The unrecognised heroism of the crews of these small ships and their convoys gives the planners a breathing space, time to resolve some of the problems of adjustment, the like of which had never been experienced and for which the country is singularly ill-prepared.

But, if the heroism of the "Coal-scuttle Brigade" as it comes to be called is unrecognised, still fighting yet another unrecognised aspect of the war is J B Priestley, a reference to whom pops in in William Hickey's column of the Daily Express on this day.

Sixteen editors, war correspondents and columnists have dined with information minister Duff Cooper, the meeting chaired by Priestley.  He is particularly interested is discussing the government's definition of "peace aims", constantly bringing the talk back to the "new Europe" that we must be supposed to be fighting for.

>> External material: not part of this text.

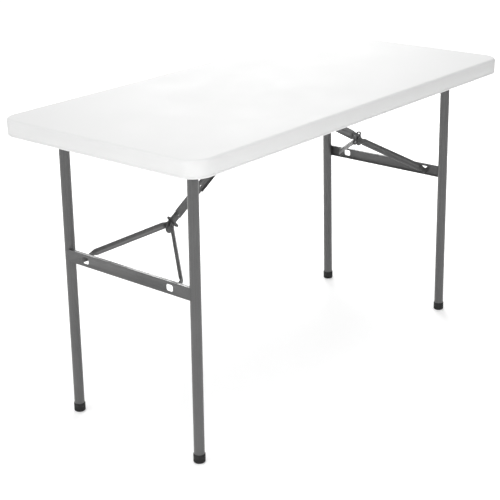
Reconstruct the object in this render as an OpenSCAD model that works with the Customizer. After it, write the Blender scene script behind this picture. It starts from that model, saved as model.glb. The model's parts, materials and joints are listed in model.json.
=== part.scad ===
// Folding table with a moulded top and two folding leg frames.
// Origin: on the floor under the middle of the table. X runs along it, Y across it, Z up.
// The right end is drawn in place, and the left end is the same end turned half a turn about Z.

/* [Tabletop] */
// Length of the top
top_length = 1220; // [1200:1:1240]
// Width of the top
top_width = 610; // [600:1:640]
// Height of the top surface above the floor
top_height = 740; // [735:1:745]
// Depth of the edge that is seen from the side
edge_depth = 40; // [36:1:44]
// Radius of the corners in plan
corner_radius = 50; // [40:1:60]
// Thickness of the panel inside the rim
panel_thickness = 18; // [16:1:18]
// Width of the rim round the underside recess
rim_width = 30; // [24:1:32]

/* [Leg frames] */
// Outside diameter of a leg tube
leg_d = 25; // [24:0.5:25]
// Wall thickness of a leg tube
leg_wall = 1.2; // [1:0.1:1.5]
// Distance from the table's middle to a frame's pivot
pivot_x = 520.7; // [515:0.1:525]
// Height of the pivots above the floor
pivot_z = 692; // [690:1:694]
// Outward lean of the left legs, whose brace is pushed straight, in degrees
left_lean = 1.2; // [1.1:0.01:1.3]
// Outward lean of the right legs, whose brace has a little slack, in degrees
right_lean = 0.74; // [0.6:0.01:0.9]
// Half the distance between the two legs of a frame
leg_half_spread = 199.5; // [195:0.5:205]
// Sideways shift of each frame, so that the folded legs lie side by side
stagger = 14; // [13.8:0.1:16]
// Outside diameter of the pivot tube
pivot_d = 19; // [18:0.5:19]
// Diameter of a foot
foot_d = 28; // [27:0.5:28]
// Height of a foot
foot_height = 21; // [18:1:25]

/* [Crossbars] */
// Height of the crossbar's middle above the floor
bar_z = 411.5; // [405:0.5:415]
// Height of the crossbar's face
bar_height = 30; // [28:1:32]
// Depth of the crossbar's lips
bar_lip = 8; // [6:1:8]
// Thickness of pressed sheet parts
sheet = 1.5; // [1.2:0.1:1.6]
// Distance from the middle of a frame to the face of an ear
ear_y = 144; // [135:1:150]
// Depth of the brace pivot behind the crossbar's outer face
ear_reach = 17; // [16.5:0.5:18]

/* [Braces] */
// Distance from the table's middle to the upper pivot of a link
link_pivot_x = 25; // [20:1:30]
// Height of the upper pivot of a link
link_pivot_z = 706.5; // [706:0.5:707]
// Height of a link, on edge
link_height = 25; // [24:0.5:25]
// Thickness of a link
link_thickness = 2.8; // [2.4:0.1:2.8]
// Height of a brace arm's pressed ends
arm_height = 14; // [12:1:14]
// Height of a brace arm's oval middle
arm_body_height = 20; // [16:1:20]
// Length over which the two arms lie flat against the link
tail_length = 27; // [24:1:30]
// Wire diameter of the lock ring
ring_wire = 4.5; // [4:0.5:4.5]
// Distance of the locked ring from the knuckle
ring_rest = 20; // [19:0.5:20]

/* [Hidden] */
$fn = 64;
fit = 0.05;              // radial clearance of a pin that turns
side_gap = 0.2;          // side clearance between plates that turn on each other
over = 1;                // how far a cutter passes through a face

leg_r = leg_d / 2;
pivot_r = pivot_d / 2;
rim_bottom = top_height - edge_depth;
panel_bottom = top_height - panel_thickness;
leg_top = 11;            // the leg's length above its pivot
leg_end_z = 4;           // height of the tube's end inside its foot
foot_chamfer = 1;

bar_drop = (pivot_z - bar_z) / cos(left_lean);   // along the leg, from its pivot
brace_in = ear_reach - leg_r;
hole_w = 20;             // window left by a lanced ear
hole_h = 16;
hole_r = 5;
ear_half = 7;
ear_pin_r = 2.5;
ear_head_r = 4.5;
head_t = 1.5;

rail_y = 245;            // middle of a side rail's web
rail_half_length = 556;
rail_depth = 16;
rail_flange = 18;
rail_lip = 8;
rail_tab_r = 15;
bush_r = 12;
bush_length = 10;
pivot_half_length = 251.5;
pivot_wall = 1.5;
cap_r = 12;
cap_t = 2.5;
cap_plug = 12;

screw_r = 2.1;
screw_depth = 12;
screw_head_r = 4.5;
screw_head_t = 2;
rail_screw_x = [-480, -240, 0, 240, 480];
rail_screw_y = rail_y + 11;
bracket_x = 60;          // half length of the centre bracket
bracket_y = 45;
bracket_corner_r = 8;
bracket_screw = [50, 35];
bracket_ear_y = 2.5;     // from a link's middle plane to the face of a bracket ear
bracket_ear_half = 9;
link_pin_r = 3;
link_pin_head_r = 5;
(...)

He and others urged on Duff Cooper that the Government should define the sort of new world order they wanted: this was necessary abroad, to counter Nazi propaganda that the Germans were fighting for a new order, we merely for the status quo: necessary at home, because the thoughtful younger generation, in the forces and out, were asking the question, troubled by the Government's apparent lack of a programme and adherence to old ways.

Priestley built up a glowing picture of the alert, politically educated young British public, absorbed in world affairs. Devoted as I am to you all, writes Hickey, I ventured a mild "H'm". Priestley, an earnest Liberal, takes, I think, an unrealistically optimistic view of you. 

There are, thank heaven, Hickey continues, thousands of these young intelligents (chiefly in the working-classes) but they are still in a small minority. Priestley probably makes the amateur's mistake of thinking those who write letters to him representative. The real man-in-the-street rarely writes letters; more rarely still intelligent or "progressive" ones.